By Natalie Wise
While home prices are still bouncing back from the recession across the board, there are some cities where the average family cannot afford to purchase a home. A recently released study reveals the top 10 cities where home affordability is suffering.
RealtyTrac looked at incomes vs. home prices to see where the income increase required to purchase a home is outpacing the means of most homebuyers. Home prices increased about 11 percent last year. Median incomes are hardly increasing, so the rise in home prices can exclude the average family from purchasing a home.
The top region where home affordability is lacking is Northern California, encompassing the cities of San Francisco, Santa Rosa, San Jose and Salinas. The annual percentage increase in income required to buy a home in these areas was between 29 and 58.
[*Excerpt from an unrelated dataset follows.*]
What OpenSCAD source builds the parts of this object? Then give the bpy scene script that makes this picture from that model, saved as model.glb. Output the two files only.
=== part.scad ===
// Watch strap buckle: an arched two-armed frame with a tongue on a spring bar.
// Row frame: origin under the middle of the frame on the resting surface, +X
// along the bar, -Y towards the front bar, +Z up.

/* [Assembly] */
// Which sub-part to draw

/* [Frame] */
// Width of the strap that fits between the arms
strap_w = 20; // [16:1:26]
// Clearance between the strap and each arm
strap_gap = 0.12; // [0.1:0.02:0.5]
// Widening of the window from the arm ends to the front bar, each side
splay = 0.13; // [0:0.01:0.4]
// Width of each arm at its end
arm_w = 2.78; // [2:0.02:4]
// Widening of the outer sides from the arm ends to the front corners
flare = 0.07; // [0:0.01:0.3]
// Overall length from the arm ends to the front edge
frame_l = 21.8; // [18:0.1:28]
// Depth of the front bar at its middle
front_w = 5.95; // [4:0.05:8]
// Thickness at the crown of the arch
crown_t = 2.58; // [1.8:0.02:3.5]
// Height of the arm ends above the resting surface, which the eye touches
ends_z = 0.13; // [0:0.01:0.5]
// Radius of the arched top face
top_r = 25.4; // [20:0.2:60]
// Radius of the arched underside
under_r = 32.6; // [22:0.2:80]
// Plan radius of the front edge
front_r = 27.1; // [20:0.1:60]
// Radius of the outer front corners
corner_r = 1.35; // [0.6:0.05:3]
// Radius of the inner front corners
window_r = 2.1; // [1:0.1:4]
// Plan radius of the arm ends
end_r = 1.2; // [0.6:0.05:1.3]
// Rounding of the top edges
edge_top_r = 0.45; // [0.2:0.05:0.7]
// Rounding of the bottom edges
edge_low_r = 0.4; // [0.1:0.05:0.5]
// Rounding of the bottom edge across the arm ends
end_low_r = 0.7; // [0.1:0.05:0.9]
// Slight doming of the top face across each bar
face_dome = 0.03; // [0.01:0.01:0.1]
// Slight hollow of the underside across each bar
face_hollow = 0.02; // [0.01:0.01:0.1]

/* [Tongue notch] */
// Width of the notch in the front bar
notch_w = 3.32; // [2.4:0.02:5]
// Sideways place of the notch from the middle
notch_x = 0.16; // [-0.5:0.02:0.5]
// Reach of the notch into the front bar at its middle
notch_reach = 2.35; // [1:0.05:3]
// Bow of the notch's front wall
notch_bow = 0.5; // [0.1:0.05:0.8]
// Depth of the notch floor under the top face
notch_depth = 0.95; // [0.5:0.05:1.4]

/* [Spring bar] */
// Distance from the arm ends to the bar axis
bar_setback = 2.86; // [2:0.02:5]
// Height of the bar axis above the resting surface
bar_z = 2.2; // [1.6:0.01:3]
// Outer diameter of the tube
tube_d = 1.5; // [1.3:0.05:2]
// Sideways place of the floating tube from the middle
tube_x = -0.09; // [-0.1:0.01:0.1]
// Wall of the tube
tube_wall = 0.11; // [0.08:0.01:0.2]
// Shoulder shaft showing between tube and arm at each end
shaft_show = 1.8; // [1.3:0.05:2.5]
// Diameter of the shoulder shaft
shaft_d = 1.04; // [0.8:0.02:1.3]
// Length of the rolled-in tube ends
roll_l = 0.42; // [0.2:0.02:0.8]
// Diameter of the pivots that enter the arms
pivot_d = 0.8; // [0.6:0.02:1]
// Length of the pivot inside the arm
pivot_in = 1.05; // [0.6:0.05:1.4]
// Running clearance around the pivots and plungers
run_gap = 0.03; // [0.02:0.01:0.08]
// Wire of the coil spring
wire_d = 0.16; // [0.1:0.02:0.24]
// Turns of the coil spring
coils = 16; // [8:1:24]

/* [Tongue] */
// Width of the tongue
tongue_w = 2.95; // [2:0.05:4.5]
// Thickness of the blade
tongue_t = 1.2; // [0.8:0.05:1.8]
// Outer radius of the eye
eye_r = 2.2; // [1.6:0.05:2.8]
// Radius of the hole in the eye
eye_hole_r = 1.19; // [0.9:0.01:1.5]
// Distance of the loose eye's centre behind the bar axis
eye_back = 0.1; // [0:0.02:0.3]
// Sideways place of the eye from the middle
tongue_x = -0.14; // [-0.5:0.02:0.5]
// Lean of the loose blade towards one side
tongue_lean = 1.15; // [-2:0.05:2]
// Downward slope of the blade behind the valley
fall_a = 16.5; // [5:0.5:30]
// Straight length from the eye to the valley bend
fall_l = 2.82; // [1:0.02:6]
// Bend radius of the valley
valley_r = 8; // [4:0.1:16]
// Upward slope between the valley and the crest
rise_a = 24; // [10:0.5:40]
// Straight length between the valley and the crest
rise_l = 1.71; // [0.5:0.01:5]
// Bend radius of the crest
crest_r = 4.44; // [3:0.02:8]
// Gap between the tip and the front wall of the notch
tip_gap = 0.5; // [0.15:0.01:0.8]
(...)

The Southern California region ranked second, including cities such as: Los Angeles, Riverside, San Diego and Santa Barbara, where a home buyer would need an income increase of 15-26 percent yearly.
Tallahassee, Fla., No. 3, requires an increase of 28 percent for a median-priced home to be affordable, followed closely by Eugene, Ore., where a 27 percent increase in income is necessary.
Seattle, No. 5, requires an income increase of 25 percent to keep a home within reach.
In Portland, Ore., No. 6, income would need to increase 20 percent to keep a median-priced home affordable for the average buyer.
Income needs to rise 17 percent in Denver, the No. 7 city, to keep home prices within the means of the average home buyer.
In Asheville, N.C., No. 8, an 11 percent increase would be necessary.
To purchase a home in the No. 9 city, New York City, you’d need an annual income increase of at least 7 percent.
Lastly, Charleston, S.C., features high home prices that would need an annual income increase of 5 percent.